As for AE coverage in general? Well, as I mentioned, I’m not the one steering that ship. But I will say the site over the years has evolved and while it is not perfect, because nothing is, it strives to give full and far-reaching coverage of what has become a very diverse universe of lesbian media. No site can be all things to all people. And, yes, it devotes some coverage to subtext because, again, there’s an audience there who asks for it. If you do not enjoy the subtext coverage, I politely ask you simply do not read it. Because there is plenty of coverage of maintext you can read instead.
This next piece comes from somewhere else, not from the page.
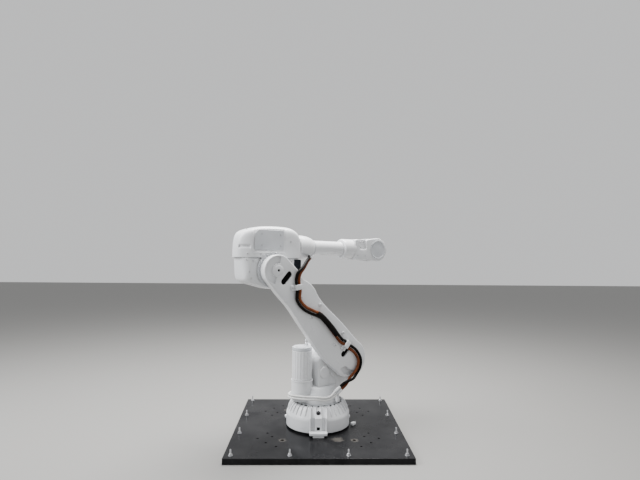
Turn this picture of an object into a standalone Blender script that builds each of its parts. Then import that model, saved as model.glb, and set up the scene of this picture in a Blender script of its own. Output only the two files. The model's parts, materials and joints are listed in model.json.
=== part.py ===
"""Six-axis industrial robot arm on a square steel plate, posed with its lower arm leaning back.

The frame has its origin under the middle of the plate, X to the right along the plate's front
edge, Y towards the back and Z up. Each moving body is modelled in the frame of the axis that
carries it: x along the arm's reach, y to the arm's left, z up.
"""
import math

import bmesh
import bpy
from mathutils import Matrix, Vector

# Pose in which the arm stands
HEADING = math.radians(32.5)
LEAN = math.radians(-43.0)
FOREARM_TILT = math.radians(0.6)

# Fits shared by all pieces
SEAT_GAP = 0.0003
OVERRUN = 0.01
SMALL_EDGE = 0.002
SMOOTH_ANGLE = math.radians(35)
ROUND_STEPS = 48
FINE_STEPS = 16
HOLE_STEPS = 12

# Floor plate
PLATE_SIDE = 1.2
PLATE_THICK = 0.038
TAPPED_HOLE_R = 0.0085
LIFTING_HOLE_R = 0.014
TAPPED_HOLE_SHARES = ((0.298, 0.154), (0.347, 0.234), (0.267, 0.207), (0.295, 0.295), (0.234, 0.346))
LIFTING_HOLE_SHARES = ((0.204, 0.26),)

# Base casting, heights from the top of the plate
BASE_R = 0.2375
BASE_LIFT = 0.012
BASE_SKIRT_TOP = 0.112
BASE_SHOULDER_TOP = 0.178
DOME_SHARES = ((0.98, 0.3), (0.915, 0.72), (0.83, 1.0))
BASE_FOOTPRINT_R = 0.15
BASE_RIB_COUNT = 24
BASE_RIB_THICK = 0.008
BASE_RIB_DEPTH = 0.006
FRONT_FOOT_PAST = 0.047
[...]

This season alone the site has recapped “Lost Girl,” “Pretty Little Liars,” “Glee,” “Grey’s Anatomy,” “Bomb Girls,” “The Good Wife,” “Degrassi,” “Chicago Fire,” “True Blood,” “Last Tango in Halifax,” “White Collar,” “American Horror Story: Asylum,” “Emily Owens MD,” “The Challenge: Battle of the Seasons,” “Project Runway” and “R&B Divas” – all shows with a major lesbian and/or bisexual character and/or contestant. The only shows it currently recaps with subtext? “Rizzoli & Isles” and “Once Upon a Time.”
(Please note and respect that I am emphatically not here to debate the merits of subtext. That is another post for another day.)
Bashing the people in your community who chose to write about and champion our representation, out of nothing more than love for the medium and a desire to see our lives reflected back honestly to us, doesn’t solve the problem. It doesn’t make TV writers write more LGBT characters. And it doesn’t create a utopian universe of LGBT visibility. All it does is make the people who do the writing weary. That’s not a threat, that’s just a fact.
p.s. You pick a fight with Heather Hogan, you pick a fight with me. She has done more to promote visibility, service fandom and make the world less lonely for people like us on the outside looking in than anyone I know. That’s my homegirl. And you can’t talk shit about my homegirl in my house.